On the appointed day, hundreds of men from both sides met at an abandoned house in the Bronx. Eastman and Kelly fought each other viciously. Kelly had been a boxer in his younger days, and was said to make a better showing in the earlier rounds, but Eastman was a larger man and fought ferociously. The fight lasted two hours and by the end of the match, both had suffered heavy punishment, but neither man had been knocked out and the match was declared a draw. The gang leaders told their men that they were still at war.

At this point, the Tammany Hall bosses decided to back the Five Points crew and to withdraw any legal or political help for Eastman and his gang. In 1904 Eastman was beaten unconscious by a policeman who had foiled a robbery in progress. Eastman was convicted of the crime and sentenced to a 10-year term in Sing Sing prison (Ossining Correctional Facility) in Ossining, New York.

==Ascendancy==
Eastman's imprisonment meant the Five Points Gang had no effective rival for control of organized crime activities on the Lower East Side. During that time, Kelly's organization expanded into other parts of Manhattan and parts of New Jersey. The Eastman crew was largely eclipsed when Eastman's successor Max "Kid Twist" Zwerbach, a former member of the Five Points Gang until he defected to the Eastman Gang, was murdered in 1908 by hitmen of the Five Points Gang, allegedly at the behest of Paul Kelly.

Kelly brought a more businesslike approach to his gang activities. He opened the New Brighton Athletic Club, a two-story cafe and dance hall at 57 Great Jones Street (between Lafayette and Bowery), where he charmed socialites and other prominent citizens who frequented his club. Always well dressed, Kelly spoke French, Italian, and Spanish fluently, and appreciated fine art and classical music. His educated and sophisticated persona impressed many of New York's elite.

==Decline and final years==
Paolo Vaccarelli/Paul Kelly survived an attempt on his life, after being shot three times by two of his former lieutenants, James T. "Biff" Ellison and Pat "Razor" Riley, in a gun battle inside the New Brighton in 1905. Tammany Hall pressure made him keep a lower profile after this incident, while New York Police Commissioner William McAdoo closed the New Brighton for the protection of its socialite regulars. This failed assassination began the decline of Kelly's dominance in the New York underworld.

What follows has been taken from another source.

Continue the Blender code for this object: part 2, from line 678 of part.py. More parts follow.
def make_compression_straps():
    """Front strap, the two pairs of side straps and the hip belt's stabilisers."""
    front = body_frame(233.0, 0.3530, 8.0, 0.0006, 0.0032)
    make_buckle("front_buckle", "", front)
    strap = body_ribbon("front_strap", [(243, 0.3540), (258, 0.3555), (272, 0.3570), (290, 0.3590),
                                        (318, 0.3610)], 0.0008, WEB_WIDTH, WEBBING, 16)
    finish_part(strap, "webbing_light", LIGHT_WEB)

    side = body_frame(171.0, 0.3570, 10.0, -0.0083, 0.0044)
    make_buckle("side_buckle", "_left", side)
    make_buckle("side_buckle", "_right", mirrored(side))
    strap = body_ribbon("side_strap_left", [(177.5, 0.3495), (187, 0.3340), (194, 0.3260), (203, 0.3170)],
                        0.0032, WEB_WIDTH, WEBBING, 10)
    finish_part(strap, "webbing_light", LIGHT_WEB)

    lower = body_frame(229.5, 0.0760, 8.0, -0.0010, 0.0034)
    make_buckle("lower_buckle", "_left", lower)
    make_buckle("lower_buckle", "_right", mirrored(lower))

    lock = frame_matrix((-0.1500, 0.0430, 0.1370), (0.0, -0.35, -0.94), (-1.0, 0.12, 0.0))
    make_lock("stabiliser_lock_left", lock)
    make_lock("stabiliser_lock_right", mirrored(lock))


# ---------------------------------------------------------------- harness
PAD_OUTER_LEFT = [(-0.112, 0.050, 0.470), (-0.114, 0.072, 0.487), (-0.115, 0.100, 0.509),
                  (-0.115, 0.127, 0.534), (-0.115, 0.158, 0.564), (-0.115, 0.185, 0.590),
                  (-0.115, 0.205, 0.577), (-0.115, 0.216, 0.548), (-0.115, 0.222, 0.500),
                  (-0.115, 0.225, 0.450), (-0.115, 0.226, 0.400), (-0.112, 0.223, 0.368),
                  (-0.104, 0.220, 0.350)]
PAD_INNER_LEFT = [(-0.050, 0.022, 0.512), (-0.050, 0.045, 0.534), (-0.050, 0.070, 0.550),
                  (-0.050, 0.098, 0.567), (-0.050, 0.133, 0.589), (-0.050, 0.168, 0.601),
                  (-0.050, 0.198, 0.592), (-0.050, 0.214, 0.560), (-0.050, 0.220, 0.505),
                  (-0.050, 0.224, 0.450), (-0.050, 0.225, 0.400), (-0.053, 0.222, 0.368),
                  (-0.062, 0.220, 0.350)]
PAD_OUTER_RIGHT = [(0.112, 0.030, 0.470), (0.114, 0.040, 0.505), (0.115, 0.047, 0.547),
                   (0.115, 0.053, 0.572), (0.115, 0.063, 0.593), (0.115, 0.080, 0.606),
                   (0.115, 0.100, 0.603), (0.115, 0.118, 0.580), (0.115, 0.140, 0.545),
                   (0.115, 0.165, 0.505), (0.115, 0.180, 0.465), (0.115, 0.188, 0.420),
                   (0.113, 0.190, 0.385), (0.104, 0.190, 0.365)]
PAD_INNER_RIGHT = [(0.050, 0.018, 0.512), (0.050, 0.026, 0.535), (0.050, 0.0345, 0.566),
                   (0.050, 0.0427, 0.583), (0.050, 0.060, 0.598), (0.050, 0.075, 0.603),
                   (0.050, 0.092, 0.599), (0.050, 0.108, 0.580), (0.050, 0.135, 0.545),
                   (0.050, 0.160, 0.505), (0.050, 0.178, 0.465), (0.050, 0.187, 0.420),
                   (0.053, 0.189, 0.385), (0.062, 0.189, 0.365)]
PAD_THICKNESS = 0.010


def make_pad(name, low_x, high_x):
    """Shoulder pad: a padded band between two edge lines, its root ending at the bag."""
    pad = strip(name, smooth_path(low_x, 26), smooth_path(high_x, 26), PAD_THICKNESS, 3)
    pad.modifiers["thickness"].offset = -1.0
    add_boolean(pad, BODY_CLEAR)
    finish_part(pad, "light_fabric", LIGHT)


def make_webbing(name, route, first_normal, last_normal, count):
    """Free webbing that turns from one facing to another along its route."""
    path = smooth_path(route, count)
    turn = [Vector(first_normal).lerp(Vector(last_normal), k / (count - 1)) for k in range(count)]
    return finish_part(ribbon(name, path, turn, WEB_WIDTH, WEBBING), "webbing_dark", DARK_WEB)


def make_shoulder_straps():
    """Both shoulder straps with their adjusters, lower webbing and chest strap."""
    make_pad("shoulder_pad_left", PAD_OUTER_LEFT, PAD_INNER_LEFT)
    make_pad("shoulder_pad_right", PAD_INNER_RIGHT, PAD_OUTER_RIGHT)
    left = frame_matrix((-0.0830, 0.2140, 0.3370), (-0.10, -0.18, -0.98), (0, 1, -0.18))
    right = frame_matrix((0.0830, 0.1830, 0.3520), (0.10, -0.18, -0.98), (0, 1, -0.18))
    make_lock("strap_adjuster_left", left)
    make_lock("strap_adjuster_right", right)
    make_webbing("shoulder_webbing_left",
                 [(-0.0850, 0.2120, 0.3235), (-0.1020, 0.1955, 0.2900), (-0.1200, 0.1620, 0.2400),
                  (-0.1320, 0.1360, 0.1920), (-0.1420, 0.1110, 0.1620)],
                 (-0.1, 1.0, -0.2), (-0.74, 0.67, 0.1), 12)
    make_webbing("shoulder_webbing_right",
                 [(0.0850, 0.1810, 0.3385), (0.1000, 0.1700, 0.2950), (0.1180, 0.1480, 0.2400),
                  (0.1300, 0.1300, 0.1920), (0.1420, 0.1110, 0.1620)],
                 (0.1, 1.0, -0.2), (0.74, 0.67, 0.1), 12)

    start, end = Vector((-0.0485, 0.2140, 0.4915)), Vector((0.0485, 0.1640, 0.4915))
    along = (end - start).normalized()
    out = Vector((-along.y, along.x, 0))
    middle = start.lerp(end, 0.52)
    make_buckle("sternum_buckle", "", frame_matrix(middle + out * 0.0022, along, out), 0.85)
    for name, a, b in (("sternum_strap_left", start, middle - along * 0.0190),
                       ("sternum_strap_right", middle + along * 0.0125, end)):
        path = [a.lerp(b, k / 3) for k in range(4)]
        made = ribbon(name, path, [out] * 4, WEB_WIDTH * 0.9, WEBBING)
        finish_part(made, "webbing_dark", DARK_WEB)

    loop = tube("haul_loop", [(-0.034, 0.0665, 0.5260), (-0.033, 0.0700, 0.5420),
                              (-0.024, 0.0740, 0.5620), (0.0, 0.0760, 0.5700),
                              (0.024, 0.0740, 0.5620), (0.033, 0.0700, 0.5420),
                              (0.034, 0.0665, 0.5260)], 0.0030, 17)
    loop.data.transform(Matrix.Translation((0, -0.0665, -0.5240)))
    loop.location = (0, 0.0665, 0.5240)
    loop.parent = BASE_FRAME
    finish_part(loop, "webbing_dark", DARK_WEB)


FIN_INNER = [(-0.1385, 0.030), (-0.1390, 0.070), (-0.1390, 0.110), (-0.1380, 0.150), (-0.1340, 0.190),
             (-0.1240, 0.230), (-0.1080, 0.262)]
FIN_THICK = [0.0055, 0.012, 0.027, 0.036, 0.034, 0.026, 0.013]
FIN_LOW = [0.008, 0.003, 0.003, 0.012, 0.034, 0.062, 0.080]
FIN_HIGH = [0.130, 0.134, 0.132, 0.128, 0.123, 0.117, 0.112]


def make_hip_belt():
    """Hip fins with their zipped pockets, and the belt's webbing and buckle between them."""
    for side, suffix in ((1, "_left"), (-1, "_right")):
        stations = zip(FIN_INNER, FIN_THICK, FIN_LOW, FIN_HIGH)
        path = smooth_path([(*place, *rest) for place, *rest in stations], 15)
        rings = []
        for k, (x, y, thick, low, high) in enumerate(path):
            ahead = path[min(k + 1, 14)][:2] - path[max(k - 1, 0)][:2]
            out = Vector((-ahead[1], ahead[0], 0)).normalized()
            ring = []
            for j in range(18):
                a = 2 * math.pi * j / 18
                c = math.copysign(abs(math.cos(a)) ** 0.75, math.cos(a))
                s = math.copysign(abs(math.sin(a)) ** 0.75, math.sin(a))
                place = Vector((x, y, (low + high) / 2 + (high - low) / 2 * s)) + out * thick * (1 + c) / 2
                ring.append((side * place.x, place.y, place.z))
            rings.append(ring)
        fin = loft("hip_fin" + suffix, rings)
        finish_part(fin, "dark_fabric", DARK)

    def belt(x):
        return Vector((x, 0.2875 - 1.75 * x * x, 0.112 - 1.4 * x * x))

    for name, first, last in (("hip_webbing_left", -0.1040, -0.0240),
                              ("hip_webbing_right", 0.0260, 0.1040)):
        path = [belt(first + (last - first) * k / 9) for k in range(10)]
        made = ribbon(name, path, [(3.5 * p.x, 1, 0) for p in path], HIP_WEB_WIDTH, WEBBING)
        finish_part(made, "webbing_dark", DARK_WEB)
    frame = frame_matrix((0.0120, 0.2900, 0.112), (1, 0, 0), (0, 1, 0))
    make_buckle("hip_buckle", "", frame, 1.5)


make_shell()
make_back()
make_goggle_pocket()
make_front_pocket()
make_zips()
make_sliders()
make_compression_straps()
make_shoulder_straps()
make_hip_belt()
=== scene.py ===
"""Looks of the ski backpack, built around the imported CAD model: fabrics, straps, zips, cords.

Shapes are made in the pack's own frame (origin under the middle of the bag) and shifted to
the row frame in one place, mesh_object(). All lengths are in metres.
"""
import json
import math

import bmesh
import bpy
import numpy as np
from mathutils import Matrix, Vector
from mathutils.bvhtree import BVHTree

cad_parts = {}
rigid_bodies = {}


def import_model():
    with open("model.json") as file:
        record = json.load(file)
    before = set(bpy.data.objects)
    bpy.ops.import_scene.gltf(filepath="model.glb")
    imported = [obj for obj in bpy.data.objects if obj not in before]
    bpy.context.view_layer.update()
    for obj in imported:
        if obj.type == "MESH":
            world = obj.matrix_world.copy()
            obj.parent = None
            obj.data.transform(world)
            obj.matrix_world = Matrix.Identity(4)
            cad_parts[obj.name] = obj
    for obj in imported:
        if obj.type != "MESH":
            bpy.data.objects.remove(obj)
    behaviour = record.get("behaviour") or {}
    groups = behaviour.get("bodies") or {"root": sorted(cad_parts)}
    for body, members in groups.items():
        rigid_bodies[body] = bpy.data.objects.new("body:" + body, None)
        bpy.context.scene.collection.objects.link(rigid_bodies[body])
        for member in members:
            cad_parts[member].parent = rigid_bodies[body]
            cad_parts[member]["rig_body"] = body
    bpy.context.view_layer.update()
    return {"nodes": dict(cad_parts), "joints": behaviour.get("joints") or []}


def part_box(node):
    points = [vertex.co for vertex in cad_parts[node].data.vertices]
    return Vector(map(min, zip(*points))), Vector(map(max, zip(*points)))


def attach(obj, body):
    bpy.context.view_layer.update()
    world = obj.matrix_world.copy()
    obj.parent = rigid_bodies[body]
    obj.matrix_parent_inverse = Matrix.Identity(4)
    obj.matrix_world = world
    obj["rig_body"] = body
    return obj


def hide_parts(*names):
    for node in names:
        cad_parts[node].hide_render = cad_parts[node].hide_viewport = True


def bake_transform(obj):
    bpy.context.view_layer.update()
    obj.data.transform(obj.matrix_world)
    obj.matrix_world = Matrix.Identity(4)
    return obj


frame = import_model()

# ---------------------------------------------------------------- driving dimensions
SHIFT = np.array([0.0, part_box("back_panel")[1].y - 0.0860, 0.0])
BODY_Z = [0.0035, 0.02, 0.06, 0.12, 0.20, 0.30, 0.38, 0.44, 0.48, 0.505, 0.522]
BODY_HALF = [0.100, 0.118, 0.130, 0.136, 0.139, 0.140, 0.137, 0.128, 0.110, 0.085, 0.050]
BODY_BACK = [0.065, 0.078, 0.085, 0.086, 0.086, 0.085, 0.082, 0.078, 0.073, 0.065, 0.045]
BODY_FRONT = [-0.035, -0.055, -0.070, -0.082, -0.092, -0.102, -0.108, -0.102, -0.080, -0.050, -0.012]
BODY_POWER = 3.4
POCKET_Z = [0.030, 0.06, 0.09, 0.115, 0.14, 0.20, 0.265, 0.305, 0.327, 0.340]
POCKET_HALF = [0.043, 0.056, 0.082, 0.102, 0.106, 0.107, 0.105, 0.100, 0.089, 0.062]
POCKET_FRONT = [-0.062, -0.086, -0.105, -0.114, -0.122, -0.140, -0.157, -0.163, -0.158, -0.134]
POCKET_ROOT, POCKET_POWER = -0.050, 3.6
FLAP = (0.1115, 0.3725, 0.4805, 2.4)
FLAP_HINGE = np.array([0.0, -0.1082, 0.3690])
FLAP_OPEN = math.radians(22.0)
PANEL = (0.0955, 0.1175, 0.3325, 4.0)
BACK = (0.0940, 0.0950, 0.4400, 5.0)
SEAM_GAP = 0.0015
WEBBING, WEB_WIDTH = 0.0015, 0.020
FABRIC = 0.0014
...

Kelly and his gang did not, however, disappear. After Kelly closed the New Brighton, he moved operations to the Italian immigrant communities in Harlem and Brooklyn, while also retaining ties to his old neighborhood, becoming a vice president of the International Longshoremen's Association (ILA) under his Americanized birth name of Paul Vaccarelli. He was based in the Chelsea area.

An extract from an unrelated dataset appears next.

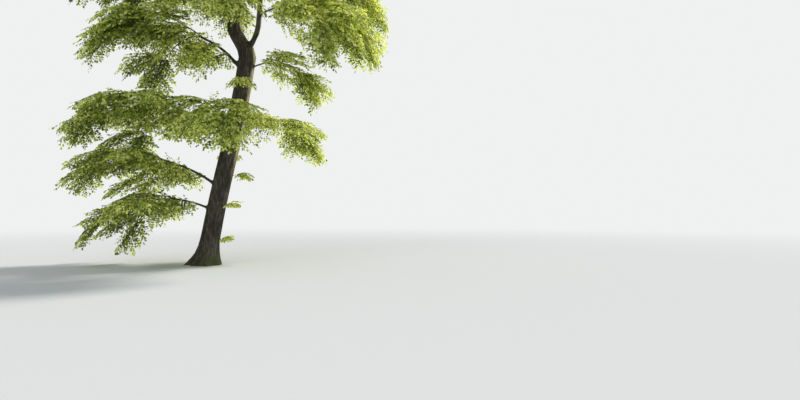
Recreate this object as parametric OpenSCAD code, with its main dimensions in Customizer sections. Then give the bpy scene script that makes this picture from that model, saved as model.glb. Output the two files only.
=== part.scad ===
// A forked broadleaf tree, leaning as it grows in a wood: a buttressed root flare, a bole, a fork with
// its bark ridge, two stems, and limbs whose side twigs each carry a flat, drooping spray of leaves.
// The origin is on the ground at the middle of the root flare, +Z is up, and the tree leans towards +X.

/* [Trunk] */
// Height of the whole tree
tree_height = 20600; // [18000:100:23000]
// Diameter of the bole at breast height
bole_d = 570; // [500:5:640]
// Height at which the bole begins to part into its two stems
fork_height = 6300; // [5900:20:6700]
// Lean of the bole away from upright, in degrees
bole_lean = 11; // [7:0.5:13]
// How much thinner the bole is at the fork than at breast height, as a share
bole_taper = 0.07; // [0:0.01:0.15]
// How far the bole wanders from a straight line
bole_wave = 40; // [0:5:70]

/* [Root flare] */
// Height of the root flare
flare_height = 900; // [700:20:1100]
// How far the longest buttress root reaches from the middle
root_reach = 720; // [600:10:850]
// Width of a buttress root, in degrees round the bole
root_width = 17; // [12:1:22]

/* [Stems] */
// Diameter of the main stem above the fork
main_d = 450; // [380:5:500]
// Diameter of the lesser stem on the right
right_d = 190; // [150:5:230]
// Height of the top of the lesser stem
right_height = 15200; // [14000:100:16000]
// Distance by which the main stem swings back to the left above the fork
main_swing = 430; // [330:10:520]
// Distance by which the lesser stem stands out to the right of the fork
right_swing = 300; // [240:10:380]
// Rise over which both stems make that swing
swing_height = 950; // [800:10:1200]
// Thickness of the ridge of bark in the crotch between the stems
ridge_d = 60; // [40:2:80]

/* [Limbs] */
// Radius of the crown at its widest
crown_radius = 4600; // [4000:50:5200]
// Number of limbs that spiral up the main stem
crown_limbs = 10; // [8:1:10]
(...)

Kelly/Vaccarelli was expelled from the ILA in 1919, but returned to it later that year. He took leadership of a spontaneous port-wide strike begun in protest against a wage increase of only five cents an hour, which management had agreed to. With the support of Mayor John F. Hylan, Kelly was appointed to a commission to resolve the strike. He ended it but did not achieve any concessions for the strikers.

Kelly subsequently became a labor racketeer, providing muscle in labor disputes during the 1920s. Kelly died of natural causes in 1936.

Gradually the Mafia gangs took over the rackets and criminal activities formerly controlled by the Five Points Gang. Former Five Pointers such as Torrio, Capone, Lansky and Luciano became the leaders of the new groups and, with mentoring from influential businessman and criminal genius Arnold Rothstein, expanded their operations on a national and international basis. With the 18th Amendment and the Volstead Act establishing Prohibition in 1920, profits from bootlegged liquor became a huge source of revenue for the Mafia families.

Kelly's second-in-command John Torrio was the first to establish his style of racketeering in Chicago, recruiting Capone to join him there. Torrio later helped form a National Crime Syndicate in the United States, following the demise of the Five Points Gang and after Capone replaced him in Chicago, in coordination with Luciano and Lansky.